La Cia Regionale Sardegna lancia l’allarme sulle nuove norme per il settore olivicolo introdotte dal Decreto “Disposizioni nazionali sui programmi operativi delle OP e AOP del settore dell’olio d’oliva e delle olive da tavola”, sottoposto all’intesa della Conferenza Stato-Regioni del 14 settembre 2022, e prima che il dispositivo sia approvato, chiede all’assessorato regionale dell’Agricoltura e al Consiglio regionale di intervenire per far modificare il provvedimento ed evitare che le aziende agricole coinvolte siano penalizzate.
Le disposizioni contenute nel Decreto sono in gran parte inapplicabili e rischiano di chiudere le porte dei finanziamenti comunitari e del credito alle imprese del comparto olivicolo.
In una lettera inviata ai rappresentanti della Regione, il presidente ed il direttore regionale di Cia Sardegna, Francesco Erbì ed Alessandro Vacca, spiegano le criticità del nuovo Decreto. «Con grande sconforto abbiamo appreso che sono state introdotte alcune modifiche che penalizzano il comparto e che vanificano mesi di serrato lavoro e di confronto. Durante la Conferenza Stato-Regioni del 14 settembre è stata espressa l’intenzione di considerare per il calcolo della prima annualità del valore della produzione commercializzata di olio, l’anno solare 2022 anziché l’anno 2021, introducendo un elemento di forte aleatorietà nella definizione dei futuri programmi operativi che andranno presentati già dal 10 ottobre».

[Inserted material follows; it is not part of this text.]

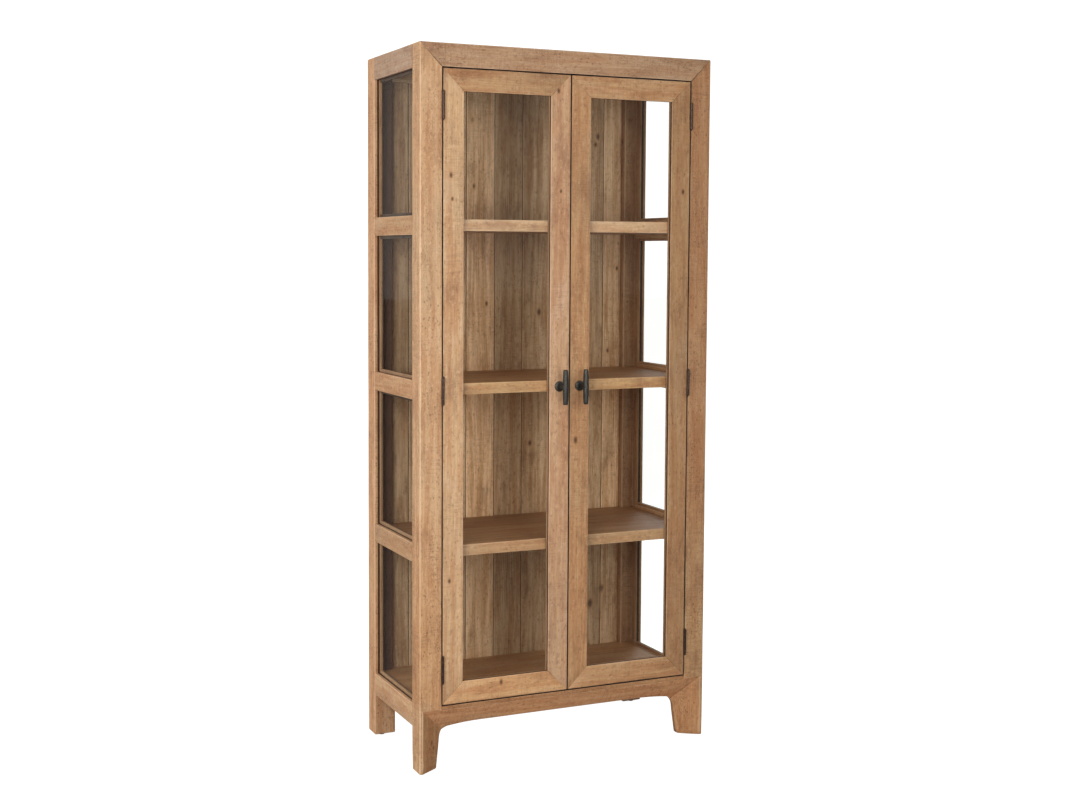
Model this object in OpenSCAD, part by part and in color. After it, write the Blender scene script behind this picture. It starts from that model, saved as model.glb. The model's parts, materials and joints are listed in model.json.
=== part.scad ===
// Glazed pantry cabinet: a post-and-rail timber carcass with glass sides, a planked back,
// three fixed shelves, a recessed arched apron and two inset glass doors on butt hinges.
// Origin: centre of the footprint on the floor, handles included. +X is to the right, -Y is the
// front, +Z is up.

/* [Cabinet] */
// Overall width
body_w = 914; // [860:2:1000]
// Overall depth
body_d = 445; // [420:5:500]
// Overall height, floor to top
body_h = 2032; // [1960:4:2100]

/* [Carcass frame] */
// Width of the posts and height of the top rails
frame_w = 65; // [60:1:70]
// Depth of the front posts
post_d = 62; // [60:1:68]
// Depth of the rear posts
rear_post_d = 60; // [56:1:68]
// Thickness of the side rails
side_t = 25; // [24:1:28]
// Depth of the rebate along the inner front corner of the rear posts
post_rebate = 22; // [16:1:24]
// Height of the three middle side rails
rail_h = 54; // [50:1:60]
// Height of the door opening's lower edge above the floor
base_top = 194; // [190:1:200]
// Height of the lip that closes the door opening below
lip_t = 12.5; // [10:0.5:16]
// Thickness of the top board
top_t = 20; // [16:1:24]
// Thickness of the bottom board
bottom_t = 18; // [16:1:22]

/* [Apron and legs] */
// Thickness of the apron at its lower edge
apron_t = 24; // [20:1:28]
// Width of the deep chamfer that runs up each front leg and along the apron
slant_w = 56; // [52:1:58]
// Depth to which the apron's ends are let into the posts
ear_t = 44; // [41:1:46]
// Height of the apron's lower edge in the middle
arch_z = 129; // [125:1:133]
// Half length of the straight part of the arch
arch_flat = 253; // [240:1:260]
// Radius of the long curve at each end of the arch
arch_r = 667; // [600:1:700]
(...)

Una disposizione chiaramente inapplicabile, «perché si chiede alle imprese di predisporre dei programmi operativi sulla base di dati che non sono né certi né controllati, in considerazione anche del fatto che l’anno al quale si dovrebbe fare riferimento non si è ancora concluso», spiega Cia Sardegna.
«Le imprese necessitano di regole certe e invece si troveranno in molti casi a programmare investimenti su risorse OCM con il rischio di doverle restituire, nonché di aggravio dell’attività amministrativa e di controllo e con la quasi certezza di rimodulazioni successive nell’allocazione delle risorse tra le oltre cento OP e AOP riconosciute. Si pensi anche alla difficoltà di ottenere le fidejussioni, e più in generale un supporto finanziario, in presenza di dati aleatori.»
Il quadro è reso ancora più complesso dalla scelta di considerare i contratti negoziati già dal 2023, ai fini del calcolo del valore della produzione commercializzata, di fatto contraddicendo gli obiettivi di aggregazione e crescita del settore alla base dell’OCM e del Piano Strategico Nazionale.
«È fondamentale che il provvedimento sia adottato nel più breve tempo possibile scongiurando il rischio dell’introduzione di norme inapplicabili che aggravano la già difficile situazione in cui il settore si trova, come tutta l’agricoltura italiana, nel fronteggiare gli effetti dell’attuale crisi.»